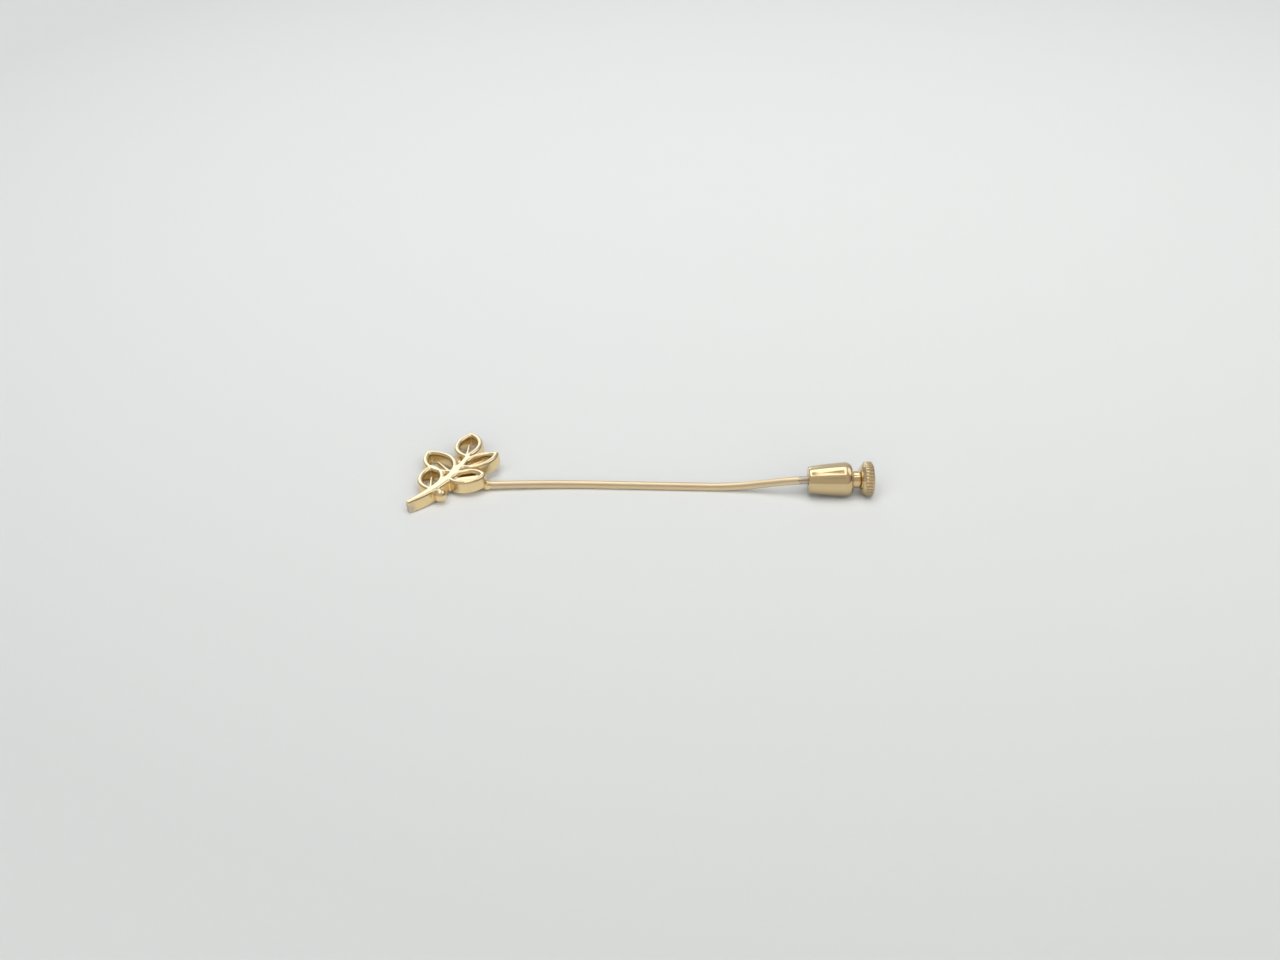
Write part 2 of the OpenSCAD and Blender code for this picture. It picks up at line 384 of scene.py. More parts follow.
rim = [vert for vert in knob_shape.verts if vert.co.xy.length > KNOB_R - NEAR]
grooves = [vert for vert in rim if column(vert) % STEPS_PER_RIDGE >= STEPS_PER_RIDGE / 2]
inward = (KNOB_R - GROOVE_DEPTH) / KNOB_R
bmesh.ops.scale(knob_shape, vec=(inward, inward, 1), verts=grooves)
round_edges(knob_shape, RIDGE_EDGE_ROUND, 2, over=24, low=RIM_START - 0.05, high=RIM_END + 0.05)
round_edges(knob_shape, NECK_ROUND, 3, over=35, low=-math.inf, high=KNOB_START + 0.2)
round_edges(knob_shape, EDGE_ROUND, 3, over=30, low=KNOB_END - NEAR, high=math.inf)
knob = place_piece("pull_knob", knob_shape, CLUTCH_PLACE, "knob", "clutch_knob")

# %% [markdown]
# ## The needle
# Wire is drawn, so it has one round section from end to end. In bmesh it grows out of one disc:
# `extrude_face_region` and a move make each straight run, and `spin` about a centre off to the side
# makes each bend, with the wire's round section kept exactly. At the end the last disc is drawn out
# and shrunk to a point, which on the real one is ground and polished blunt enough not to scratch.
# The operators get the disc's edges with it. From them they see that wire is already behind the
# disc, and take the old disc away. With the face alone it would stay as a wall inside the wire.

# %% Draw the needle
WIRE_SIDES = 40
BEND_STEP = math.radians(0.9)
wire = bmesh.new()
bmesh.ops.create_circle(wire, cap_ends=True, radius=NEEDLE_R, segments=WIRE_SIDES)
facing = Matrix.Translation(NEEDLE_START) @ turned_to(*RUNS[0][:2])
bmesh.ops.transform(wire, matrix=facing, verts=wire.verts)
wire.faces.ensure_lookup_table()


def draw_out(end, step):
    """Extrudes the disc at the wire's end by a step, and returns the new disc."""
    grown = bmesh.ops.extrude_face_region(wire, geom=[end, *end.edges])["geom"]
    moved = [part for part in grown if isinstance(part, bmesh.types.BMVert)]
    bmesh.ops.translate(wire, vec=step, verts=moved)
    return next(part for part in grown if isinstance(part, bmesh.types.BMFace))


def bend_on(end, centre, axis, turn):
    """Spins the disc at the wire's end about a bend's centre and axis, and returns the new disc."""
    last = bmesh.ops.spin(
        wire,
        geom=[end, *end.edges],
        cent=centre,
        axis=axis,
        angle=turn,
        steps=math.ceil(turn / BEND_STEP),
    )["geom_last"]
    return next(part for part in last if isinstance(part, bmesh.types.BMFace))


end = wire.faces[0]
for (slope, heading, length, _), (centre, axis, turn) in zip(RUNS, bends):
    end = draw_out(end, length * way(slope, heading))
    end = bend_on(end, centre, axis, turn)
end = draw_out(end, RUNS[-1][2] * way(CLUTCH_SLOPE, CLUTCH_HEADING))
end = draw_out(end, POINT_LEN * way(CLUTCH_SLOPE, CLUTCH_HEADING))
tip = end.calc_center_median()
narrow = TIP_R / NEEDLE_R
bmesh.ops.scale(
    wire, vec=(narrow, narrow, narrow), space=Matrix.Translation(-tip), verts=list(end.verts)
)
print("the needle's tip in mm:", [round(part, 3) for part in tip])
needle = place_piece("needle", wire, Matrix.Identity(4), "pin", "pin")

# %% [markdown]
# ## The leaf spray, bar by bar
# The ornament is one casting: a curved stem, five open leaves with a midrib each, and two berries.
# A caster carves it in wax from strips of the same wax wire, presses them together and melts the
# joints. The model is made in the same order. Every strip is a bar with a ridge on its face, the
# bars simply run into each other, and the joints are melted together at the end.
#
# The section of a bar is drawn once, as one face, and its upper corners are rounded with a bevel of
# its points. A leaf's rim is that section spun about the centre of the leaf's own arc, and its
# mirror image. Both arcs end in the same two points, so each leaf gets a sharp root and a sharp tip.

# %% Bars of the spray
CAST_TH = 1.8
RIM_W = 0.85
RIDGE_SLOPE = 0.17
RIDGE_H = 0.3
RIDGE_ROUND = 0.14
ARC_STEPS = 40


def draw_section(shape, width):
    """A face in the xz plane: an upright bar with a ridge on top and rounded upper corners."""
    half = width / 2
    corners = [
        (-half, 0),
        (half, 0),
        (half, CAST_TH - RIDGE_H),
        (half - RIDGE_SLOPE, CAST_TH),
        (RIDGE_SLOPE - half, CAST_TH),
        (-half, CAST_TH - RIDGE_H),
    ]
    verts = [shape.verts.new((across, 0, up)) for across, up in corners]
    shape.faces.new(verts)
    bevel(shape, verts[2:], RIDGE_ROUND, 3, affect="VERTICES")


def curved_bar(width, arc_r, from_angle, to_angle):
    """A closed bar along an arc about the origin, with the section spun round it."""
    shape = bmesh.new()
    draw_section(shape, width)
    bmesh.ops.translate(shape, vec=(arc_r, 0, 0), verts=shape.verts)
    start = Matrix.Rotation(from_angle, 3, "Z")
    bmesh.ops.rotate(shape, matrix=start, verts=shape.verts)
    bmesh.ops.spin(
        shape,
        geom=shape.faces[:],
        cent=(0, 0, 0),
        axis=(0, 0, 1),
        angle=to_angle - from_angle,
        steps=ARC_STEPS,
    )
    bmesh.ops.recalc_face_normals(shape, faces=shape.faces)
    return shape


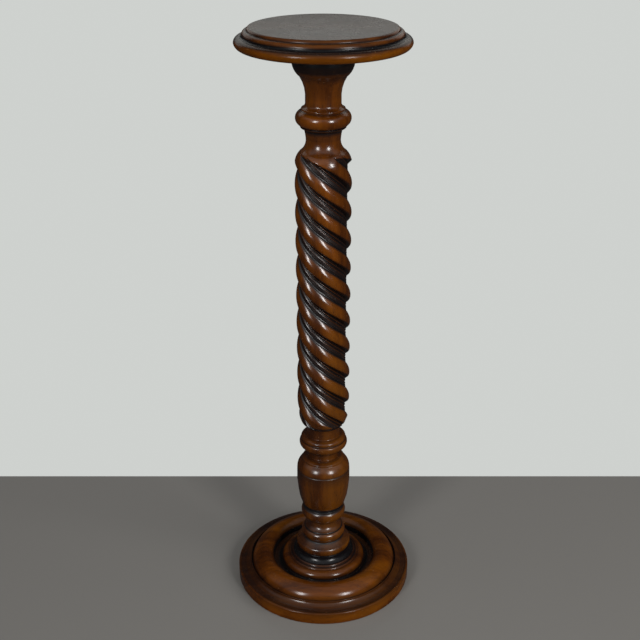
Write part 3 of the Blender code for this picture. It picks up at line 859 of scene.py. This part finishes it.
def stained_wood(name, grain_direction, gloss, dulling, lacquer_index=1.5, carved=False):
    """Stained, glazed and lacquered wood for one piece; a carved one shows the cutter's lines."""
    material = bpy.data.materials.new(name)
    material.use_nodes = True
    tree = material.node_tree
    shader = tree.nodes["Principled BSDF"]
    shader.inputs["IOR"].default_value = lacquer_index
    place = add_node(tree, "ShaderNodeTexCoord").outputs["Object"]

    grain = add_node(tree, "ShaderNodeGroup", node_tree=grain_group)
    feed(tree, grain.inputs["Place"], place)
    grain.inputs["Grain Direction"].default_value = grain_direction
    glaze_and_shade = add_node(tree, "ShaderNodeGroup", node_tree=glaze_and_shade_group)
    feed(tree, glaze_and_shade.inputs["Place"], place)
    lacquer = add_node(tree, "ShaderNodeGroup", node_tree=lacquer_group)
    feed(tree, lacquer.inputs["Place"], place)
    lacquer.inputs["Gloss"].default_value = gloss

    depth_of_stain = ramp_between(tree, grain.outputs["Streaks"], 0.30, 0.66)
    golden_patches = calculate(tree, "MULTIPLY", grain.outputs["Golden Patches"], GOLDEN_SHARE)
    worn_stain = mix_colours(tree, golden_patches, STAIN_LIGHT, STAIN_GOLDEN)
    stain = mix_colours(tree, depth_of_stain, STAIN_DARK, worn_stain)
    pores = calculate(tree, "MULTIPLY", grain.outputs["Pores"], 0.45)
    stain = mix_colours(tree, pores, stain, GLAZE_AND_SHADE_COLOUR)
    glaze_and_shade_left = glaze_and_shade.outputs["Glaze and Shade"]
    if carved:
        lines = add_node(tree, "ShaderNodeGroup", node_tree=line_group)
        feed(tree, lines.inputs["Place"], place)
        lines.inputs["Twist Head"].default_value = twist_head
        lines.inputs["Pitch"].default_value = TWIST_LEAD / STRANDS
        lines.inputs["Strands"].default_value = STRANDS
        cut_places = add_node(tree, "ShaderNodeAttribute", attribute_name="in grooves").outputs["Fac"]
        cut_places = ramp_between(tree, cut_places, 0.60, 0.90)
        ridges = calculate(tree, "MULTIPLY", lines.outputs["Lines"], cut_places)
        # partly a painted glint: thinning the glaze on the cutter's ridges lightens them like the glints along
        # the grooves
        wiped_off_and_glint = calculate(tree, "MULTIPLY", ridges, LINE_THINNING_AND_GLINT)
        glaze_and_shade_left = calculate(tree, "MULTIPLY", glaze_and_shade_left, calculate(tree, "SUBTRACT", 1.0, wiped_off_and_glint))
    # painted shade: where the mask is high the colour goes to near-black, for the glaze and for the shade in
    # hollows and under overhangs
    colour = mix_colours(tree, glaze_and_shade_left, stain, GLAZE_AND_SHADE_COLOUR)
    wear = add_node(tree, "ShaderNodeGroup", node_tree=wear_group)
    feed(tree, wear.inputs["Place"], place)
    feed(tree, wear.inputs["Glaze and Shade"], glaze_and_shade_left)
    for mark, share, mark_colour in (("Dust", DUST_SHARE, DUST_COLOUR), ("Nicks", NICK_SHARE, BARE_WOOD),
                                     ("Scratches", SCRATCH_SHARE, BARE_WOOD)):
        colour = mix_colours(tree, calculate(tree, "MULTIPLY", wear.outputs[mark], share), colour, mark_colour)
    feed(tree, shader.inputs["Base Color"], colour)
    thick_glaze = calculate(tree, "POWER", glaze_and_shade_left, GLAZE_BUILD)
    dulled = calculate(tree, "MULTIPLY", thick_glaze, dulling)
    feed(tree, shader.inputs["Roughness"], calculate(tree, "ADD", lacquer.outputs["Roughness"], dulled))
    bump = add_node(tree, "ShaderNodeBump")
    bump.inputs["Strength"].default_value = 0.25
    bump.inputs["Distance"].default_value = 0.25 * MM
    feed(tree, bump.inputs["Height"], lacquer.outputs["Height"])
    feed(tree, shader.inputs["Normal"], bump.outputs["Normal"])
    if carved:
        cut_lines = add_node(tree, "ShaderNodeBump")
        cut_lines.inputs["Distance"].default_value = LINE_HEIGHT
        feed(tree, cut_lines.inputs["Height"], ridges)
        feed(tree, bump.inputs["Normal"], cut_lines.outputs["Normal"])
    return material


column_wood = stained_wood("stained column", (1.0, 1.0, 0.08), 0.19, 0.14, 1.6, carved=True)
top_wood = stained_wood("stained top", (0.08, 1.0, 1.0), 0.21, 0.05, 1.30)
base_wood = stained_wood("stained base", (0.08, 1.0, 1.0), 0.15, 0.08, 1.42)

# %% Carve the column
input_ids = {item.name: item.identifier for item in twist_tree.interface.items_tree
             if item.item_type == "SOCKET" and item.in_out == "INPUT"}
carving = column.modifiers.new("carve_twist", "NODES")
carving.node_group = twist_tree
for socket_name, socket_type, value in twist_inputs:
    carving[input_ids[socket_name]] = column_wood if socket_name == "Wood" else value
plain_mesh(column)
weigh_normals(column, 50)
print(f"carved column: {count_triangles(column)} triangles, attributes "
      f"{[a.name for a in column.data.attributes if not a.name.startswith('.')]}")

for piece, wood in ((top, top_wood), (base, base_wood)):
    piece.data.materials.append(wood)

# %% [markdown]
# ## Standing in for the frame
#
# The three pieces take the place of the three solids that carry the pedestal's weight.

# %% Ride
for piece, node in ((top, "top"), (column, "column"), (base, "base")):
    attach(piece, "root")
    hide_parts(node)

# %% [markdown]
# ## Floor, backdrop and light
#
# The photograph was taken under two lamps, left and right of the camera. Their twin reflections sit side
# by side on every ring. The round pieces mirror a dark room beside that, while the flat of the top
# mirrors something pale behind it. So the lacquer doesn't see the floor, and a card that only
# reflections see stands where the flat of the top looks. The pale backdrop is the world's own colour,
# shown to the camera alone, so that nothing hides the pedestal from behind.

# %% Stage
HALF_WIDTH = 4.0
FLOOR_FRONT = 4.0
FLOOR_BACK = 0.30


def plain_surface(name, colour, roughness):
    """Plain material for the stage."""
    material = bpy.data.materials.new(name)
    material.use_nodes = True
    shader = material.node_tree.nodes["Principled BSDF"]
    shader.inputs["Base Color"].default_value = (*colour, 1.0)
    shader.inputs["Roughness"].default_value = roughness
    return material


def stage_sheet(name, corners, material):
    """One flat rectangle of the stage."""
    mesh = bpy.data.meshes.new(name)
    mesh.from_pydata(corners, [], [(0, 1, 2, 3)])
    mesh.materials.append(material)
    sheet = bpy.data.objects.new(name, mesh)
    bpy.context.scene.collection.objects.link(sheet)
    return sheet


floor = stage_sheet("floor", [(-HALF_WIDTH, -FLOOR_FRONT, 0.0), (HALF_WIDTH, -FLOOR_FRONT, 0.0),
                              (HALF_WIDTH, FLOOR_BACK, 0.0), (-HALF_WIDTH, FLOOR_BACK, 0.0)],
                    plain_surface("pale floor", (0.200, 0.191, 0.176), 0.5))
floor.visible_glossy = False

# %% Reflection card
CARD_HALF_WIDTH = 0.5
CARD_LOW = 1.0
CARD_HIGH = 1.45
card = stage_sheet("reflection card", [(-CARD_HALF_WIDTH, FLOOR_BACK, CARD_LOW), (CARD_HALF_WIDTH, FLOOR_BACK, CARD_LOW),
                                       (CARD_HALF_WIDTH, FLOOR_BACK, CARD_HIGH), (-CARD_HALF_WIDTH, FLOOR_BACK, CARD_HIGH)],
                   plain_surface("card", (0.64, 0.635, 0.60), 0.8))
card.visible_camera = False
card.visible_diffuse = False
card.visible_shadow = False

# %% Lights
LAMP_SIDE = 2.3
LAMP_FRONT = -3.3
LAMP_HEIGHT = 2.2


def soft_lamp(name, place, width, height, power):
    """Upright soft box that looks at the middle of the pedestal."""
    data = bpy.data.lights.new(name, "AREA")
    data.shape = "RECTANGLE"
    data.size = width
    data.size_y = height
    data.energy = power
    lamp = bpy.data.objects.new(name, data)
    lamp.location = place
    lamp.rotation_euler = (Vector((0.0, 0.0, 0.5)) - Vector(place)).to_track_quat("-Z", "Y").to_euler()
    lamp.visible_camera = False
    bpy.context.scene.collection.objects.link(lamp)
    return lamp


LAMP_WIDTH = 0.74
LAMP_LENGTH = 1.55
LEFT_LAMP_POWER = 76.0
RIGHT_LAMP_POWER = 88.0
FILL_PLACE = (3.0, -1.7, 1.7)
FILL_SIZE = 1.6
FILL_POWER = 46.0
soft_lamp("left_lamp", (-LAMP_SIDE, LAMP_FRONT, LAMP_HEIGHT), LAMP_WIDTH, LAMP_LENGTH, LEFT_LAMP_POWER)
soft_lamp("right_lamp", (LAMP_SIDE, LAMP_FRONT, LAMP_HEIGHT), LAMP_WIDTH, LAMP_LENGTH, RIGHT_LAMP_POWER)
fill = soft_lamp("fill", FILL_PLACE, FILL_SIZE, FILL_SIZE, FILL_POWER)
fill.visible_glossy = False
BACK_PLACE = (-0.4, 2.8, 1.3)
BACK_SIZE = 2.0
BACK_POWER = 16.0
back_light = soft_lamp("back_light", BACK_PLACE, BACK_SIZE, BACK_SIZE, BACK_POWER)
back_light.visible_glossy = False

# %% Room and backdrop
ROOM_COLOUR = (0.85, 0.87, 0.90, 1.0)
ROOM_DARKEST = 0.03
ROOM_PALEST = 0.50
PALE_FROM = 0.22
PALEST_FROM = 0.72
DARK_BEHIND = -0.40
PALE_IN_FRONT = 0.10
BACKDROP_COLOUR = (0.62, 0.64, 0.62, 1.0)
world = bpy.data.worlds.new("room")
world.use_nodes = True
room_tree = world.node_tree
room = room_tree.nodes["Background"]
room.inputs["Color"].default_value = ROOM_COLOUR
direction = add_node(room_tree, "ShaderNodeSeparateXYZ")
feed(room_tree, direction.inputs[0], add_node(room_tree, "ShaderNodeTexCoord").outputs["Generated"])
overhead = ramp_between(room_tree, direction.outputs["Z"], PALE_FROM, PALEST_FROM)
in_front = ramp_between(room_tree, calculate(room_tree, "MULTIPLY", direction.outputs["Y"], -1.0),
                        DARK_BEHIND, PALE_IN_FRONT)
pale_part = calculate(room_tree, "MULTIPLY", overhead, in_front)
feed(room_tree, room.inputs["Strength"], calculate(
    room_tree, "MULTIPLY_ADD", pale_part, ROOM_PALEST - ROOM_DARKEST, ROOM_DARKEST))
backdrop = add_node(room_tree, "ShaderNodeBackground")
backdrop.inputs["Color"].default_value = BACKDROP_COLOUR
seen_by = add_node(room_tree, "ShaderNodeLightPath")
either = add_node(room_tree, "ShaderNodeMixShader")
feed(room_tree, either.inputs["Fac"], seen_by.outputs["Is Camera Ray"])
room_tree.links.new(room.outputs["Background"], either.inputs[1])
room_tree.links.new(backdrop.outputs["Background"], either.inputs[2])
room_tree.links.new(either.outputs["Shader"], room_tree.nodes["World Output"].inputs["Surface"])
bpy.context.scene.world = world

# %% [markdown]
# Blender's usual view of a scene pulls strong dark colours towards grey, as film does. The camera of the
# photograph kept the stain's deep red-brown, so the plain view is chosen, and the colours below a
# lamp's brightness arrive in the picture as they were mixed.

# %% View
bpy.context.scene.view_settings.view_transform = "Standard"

GOAL:
Restate, word for word and with nothing added, the lines from the first line of the listing through the one where "return next(part for part in grown" stands.

WRITTEN ANSWER:
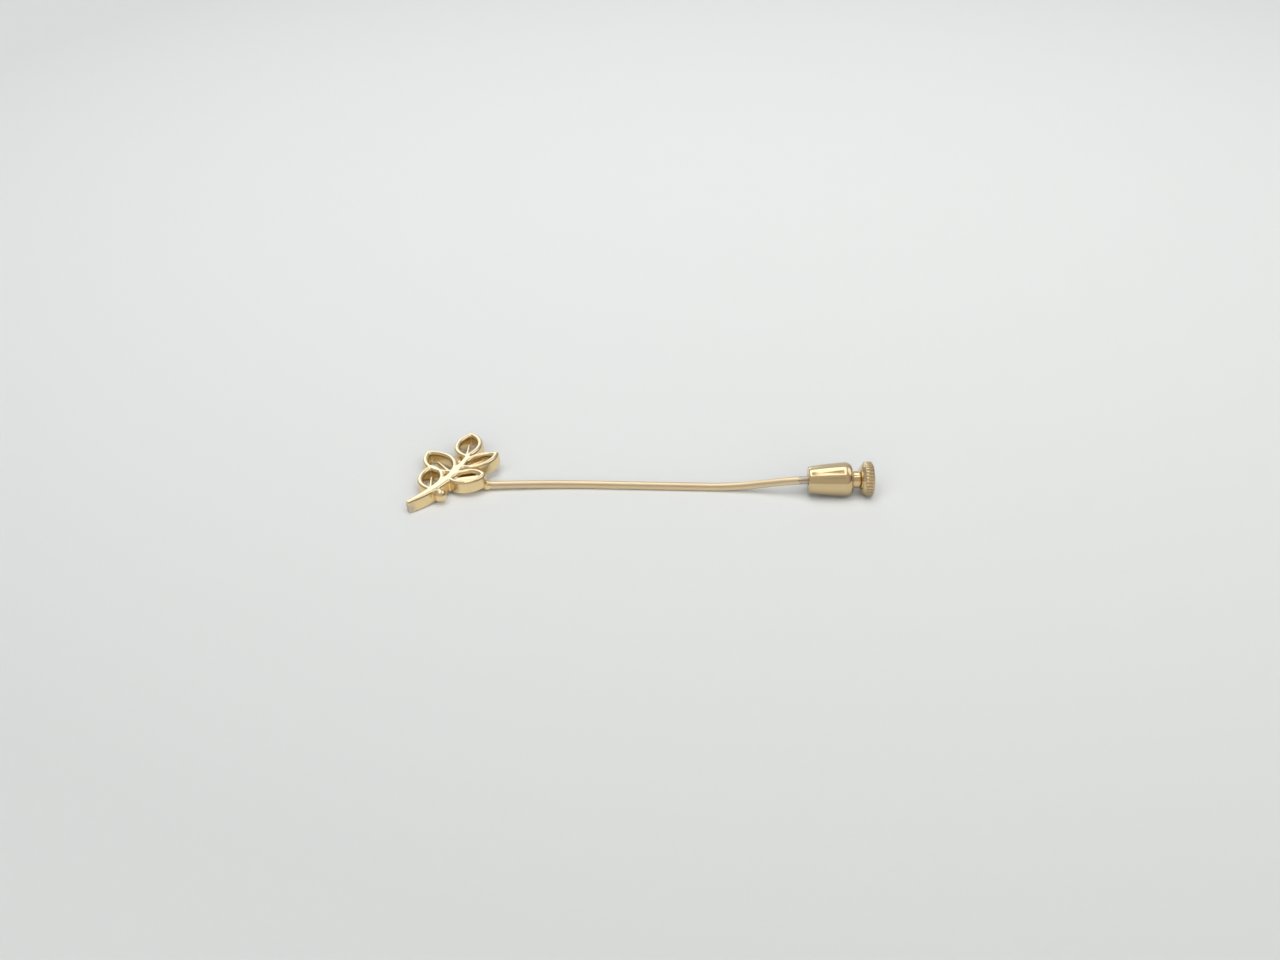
Write part 2 of the OpenSCAD and Blender code for this picture. It picks up at line 384 of scene.py. More parts follow.
rim = [vert for vert in knob_shape.verts if vert.co.xy.length > KNOB_R - NEAR]
grooves = [vert for vert in rim if column(vert) % STEPS_PER_RIDGE >= STEPS_PER_RIDGE / 2]
inward = (KNOB_R - GROOVE_DEPTH) / KNOB_R
bmesh.ops.scale(knob_shape, vec=(inward, inward, 1), verts=grooves)
round_edges(knob_shape, RIDGE_EDGE_ROUND, 2, over=24, low=RIM_START - 0.05, high=RIM_END + 0.05)
round_edges(knob_shape, NECK_ROUND, 3, over=35, low=-math.inf, high=KNOB_START + 0.2)
round_edges(knob_shape, EDGE_ROUND, 3, over=30, low=KNOB_END - NEAR, high=math.inf)
knob = place_piece("pull_knob", knob_shape, CLUTCH_PLACE, "knob", "clutch_knob")

# %% [markdown]
# ## The needle
# Wire is drawn, so it has one round section from end to end. In bmesh it grows out of one disc:
# `extrude_face_region` and a move make each straight run, and `spin` about a centre off to the side
# makes each bend, with the wire's round section kept exactly. At the end the last disc is drawn out
# and shrunk to a point, which on the real one is ground and polished blunt enough not to scratch.
# The operators get the disc's edges with it. From them they see that wire is already behind the
# disc, and take the old disc away. With the face alone it would stay as a wall inside the wire.

# %% Draw the needle
WIRE_SIDES = 40
BEND_STEP = math.radians(0.9)
wire = bmesh.new()
bmesh.ops.create_circle(wire, cap_ends=True, radius=NEEDLE_R, segments=WIRE_SIDES)
facing = Matrix.Translation(NEEDLE_START) @ turned_to(*RUNS[0][:2])
bmesh.ops.transform(wire, matrix=facing, verts=wire.verts)
wire.faces.ensure_lookup_table()


def draw_out(end, step):
    """Extrudes the disc at the wire's end by a step, and returns the new disc."""
    grown = bmesh.ops.extrude_face_region(wire, geom=[end, *end.edges])["geom"]
    moved = [part for part in grown if isinstance(part, bmesh.types.BMVert)]
    bmesh.ops.translate(wire, vec=step, verts=moved)
    return next(part for part in grown if isinstance(part, bmesh.types.BMFace))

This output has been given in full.